-- Begin --
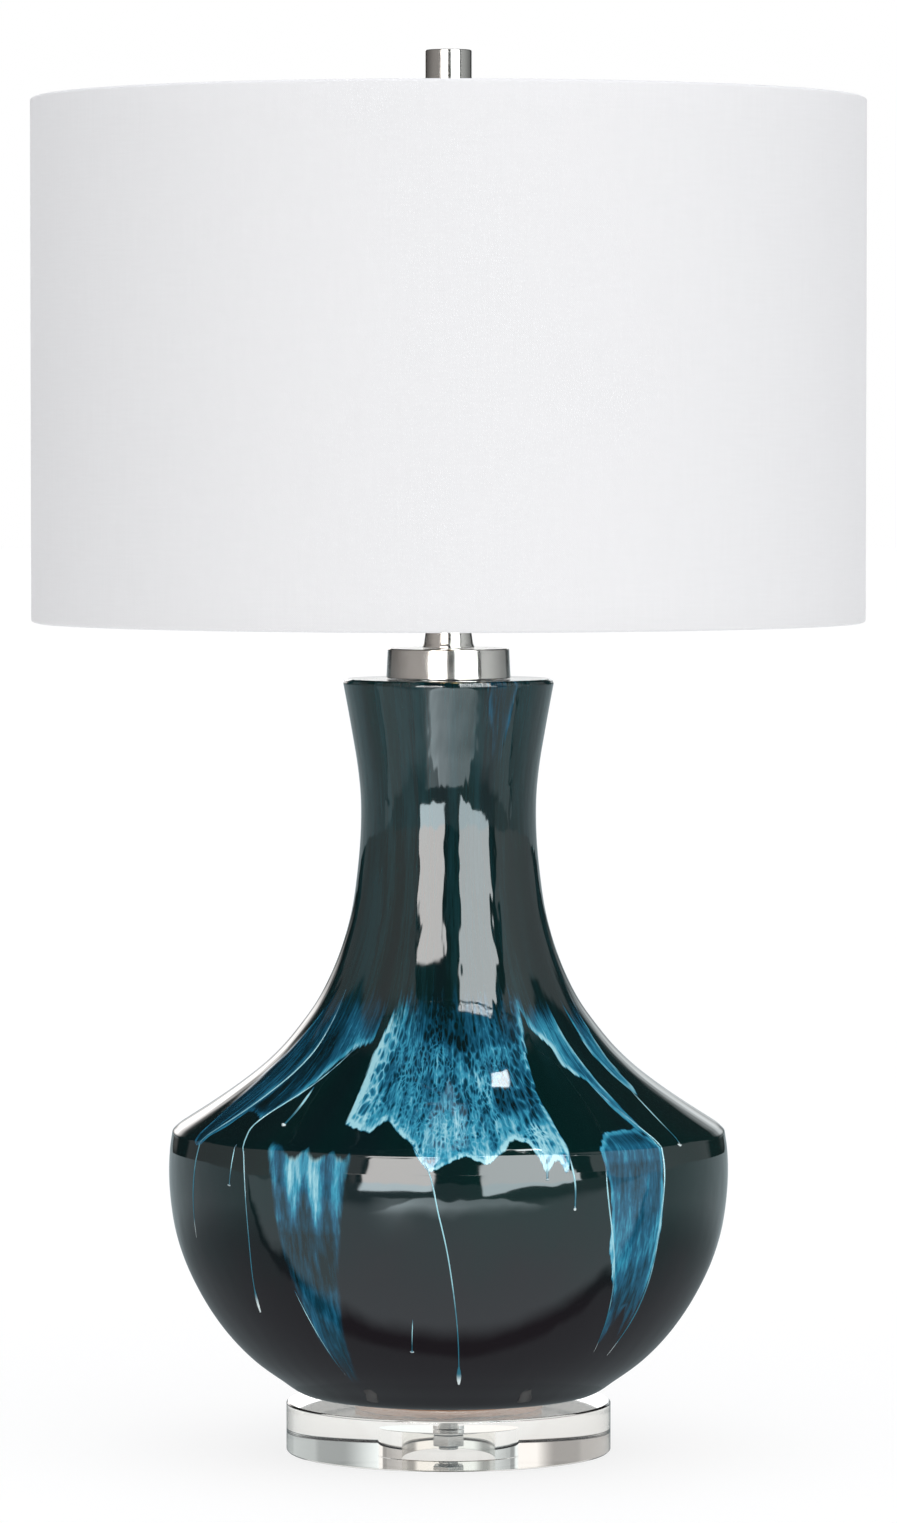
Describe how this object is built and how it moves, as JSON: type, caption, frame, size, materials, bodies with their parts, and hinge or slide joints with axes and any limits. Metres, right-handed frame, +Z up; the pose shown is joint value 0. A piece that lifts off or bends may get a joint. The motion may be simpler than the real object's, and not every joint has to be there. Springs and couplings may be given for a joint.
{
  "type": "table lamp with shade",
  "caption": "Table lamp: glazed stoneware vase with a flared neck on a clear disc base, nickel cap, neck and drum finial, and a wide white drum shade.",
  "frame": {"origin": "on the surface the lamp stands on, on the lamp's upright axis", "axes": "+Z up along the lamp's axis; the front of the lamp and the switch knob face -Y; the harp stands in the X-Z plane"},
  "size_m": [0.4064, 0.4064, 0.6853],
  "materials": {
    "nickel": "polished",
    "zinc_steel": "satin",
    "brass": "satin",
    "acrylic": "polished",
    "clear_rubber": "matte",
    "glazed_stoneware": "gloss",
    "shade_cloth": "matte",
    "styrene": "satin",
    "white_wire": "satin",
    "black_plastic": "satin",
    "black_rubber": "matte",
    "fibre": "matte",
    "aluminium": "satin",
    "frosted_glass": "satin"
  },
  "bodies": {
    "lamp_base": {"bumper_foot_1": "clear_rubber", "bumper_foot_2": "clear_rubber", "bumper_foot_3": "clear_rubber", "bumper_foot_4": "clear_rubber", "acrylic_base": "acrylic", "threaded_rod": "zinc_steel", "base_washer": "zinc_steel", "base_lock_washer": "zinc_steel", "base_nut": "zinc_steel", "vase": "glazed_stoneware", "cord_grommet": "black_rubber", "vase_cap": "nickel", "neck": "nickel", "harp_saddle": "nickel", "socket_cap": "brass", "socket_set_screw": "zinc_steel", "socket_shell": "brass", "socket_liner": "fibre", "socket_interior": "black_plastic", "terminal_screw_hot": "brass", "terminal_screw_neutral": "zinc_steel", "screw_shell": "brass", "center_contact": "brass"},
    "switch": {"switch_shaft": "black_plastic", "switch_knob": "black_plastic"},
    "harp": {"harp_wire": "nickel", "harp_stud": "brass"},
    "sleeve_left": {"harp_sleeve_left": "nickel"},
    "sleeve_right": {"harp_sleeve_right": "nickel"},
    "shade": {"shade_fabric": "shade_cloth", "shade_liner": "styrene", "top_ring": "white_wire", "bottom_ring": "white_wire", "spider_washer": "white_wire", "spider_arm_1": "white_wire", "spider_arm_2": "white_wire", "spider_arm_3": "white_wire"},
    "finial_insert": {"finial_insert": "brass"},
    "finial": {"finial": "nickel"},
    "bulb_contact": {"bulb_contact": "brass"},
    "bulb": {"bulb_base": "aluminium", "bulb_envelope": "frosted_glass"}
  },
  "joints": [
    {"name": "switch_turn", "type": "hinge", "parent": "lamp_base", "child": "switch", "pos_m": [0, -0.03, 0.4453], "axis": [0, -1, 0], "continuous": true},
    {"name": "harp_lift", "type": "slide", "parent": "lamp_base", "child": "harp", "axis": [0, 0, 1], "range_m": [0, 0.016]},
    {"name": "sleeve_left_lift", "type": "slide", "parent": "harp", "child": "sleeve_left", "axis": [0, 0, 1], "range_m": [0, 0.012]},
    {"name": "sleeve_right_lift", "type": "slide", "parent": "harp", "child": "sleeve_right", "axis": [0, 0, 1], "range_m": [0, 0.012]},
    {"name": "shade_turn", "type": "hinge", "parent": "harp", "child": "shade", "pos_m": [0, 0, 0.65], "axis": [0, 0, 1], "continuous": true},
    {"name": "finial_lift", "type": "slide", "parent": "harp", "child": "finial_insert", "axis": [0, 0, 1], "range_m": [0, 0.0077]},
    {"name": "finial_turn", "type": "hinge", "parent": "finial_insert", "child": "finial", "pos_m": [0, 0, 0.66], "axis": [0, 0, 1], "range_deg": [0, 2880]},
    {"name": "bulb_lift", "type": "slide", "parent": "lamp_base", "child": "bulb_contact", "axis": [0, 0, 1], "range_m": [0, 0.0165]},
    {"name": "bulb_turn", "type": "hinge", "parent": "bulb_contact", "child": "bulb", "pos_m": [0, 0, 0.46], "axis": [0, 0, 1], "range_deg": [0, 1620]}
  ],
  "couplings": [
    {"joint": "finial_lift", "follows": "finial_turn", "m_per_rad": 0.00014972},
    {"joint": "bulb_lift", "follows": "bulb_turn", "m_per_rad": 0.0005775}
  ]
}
-- End --
Your task is to collect every line above that contains the word "bodies".

Describe how this object is built and how it moves, as JSON: type, caption, frame, size, materials, bodies with their parts, and hinge or slide joints with axes and any limits. Metres, right-handed frame, +Z up; the pose shown is joint value 0. A piece that lifts off or bends may get a joint. The motion may be simpler than the real object's, and not every joint has to be there. Springs and couplings may be given for a joint.
  "bodies": {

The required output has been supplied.